• Exercise:
Among the records that follow, set down only the lines from the one containing "Model this object" to the one containing "finger_d = 17.3; // [15:0.1:21]", both included, exactly.

• Records provided:
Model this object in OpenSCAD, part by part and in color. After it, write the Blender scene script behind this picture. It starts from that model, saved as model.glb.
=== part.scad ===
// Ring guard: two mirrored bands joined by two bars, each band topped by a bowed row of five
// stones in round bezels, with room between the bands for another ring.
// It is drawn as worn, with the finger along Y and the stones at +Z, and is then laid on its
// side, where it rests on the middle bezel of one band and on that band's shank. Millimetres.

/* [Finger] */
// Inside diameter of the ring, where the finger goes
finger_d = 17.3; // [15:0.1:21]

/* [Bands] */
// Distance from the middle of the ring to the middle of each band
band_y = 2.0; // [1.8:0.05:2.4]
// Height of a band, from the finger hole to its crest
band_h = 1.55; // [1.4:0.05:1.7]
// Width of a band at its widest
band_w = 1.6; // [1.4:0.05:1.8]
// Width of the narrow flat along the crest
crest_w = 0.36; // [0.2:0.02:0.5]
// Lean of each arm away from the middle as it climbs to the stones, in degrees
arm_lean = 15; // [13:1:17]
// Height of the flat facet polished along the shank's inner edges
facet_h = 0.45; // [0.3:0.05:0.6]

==

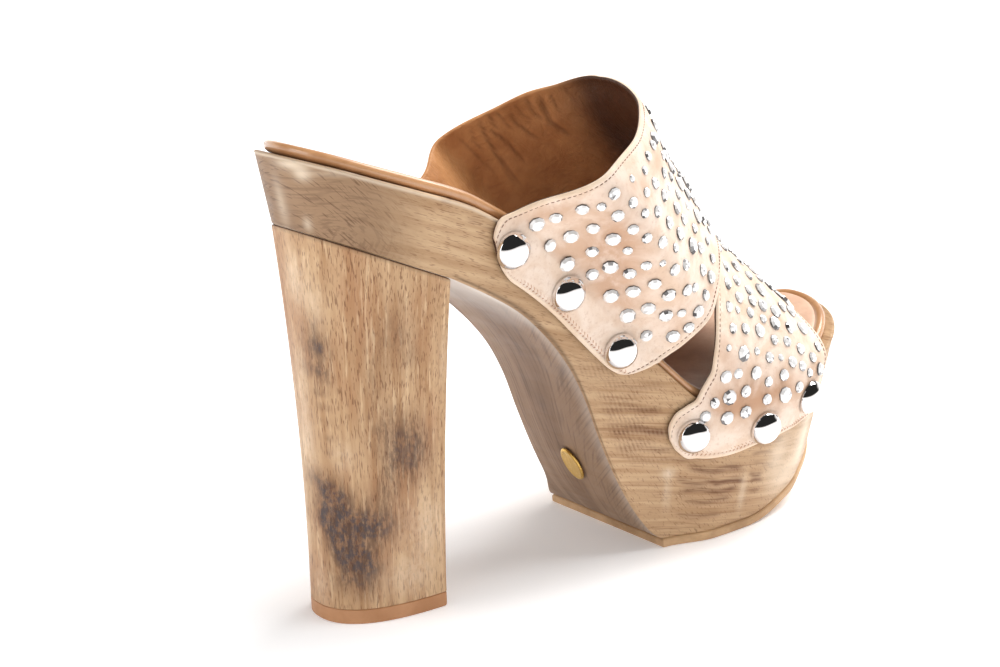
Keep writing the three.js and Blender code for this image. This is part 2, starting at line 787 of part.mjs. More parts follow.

• Solved exercise:
Model this object in OpenSCAD, part by part and in color. After it, write the Blender scene script behind this picture. It starts from that model, saved as model.glb.
=== part.scad ===
// Ring guard: two mirrored bands joined by two bars, each band topped by a bowed row of five
// stones in round bezels, with room between the bands for another ring.
// It is drawn as worn, with the finger along Y and the stones at +Z, and is then laid on its
// side, where it rests on the middle bezel of one band and on that band's shank. Millimetres.

/* [Finger] */
// Inside diameter of the ring, where the finger goes
finger_d = 17.3; // [15:0.1:21]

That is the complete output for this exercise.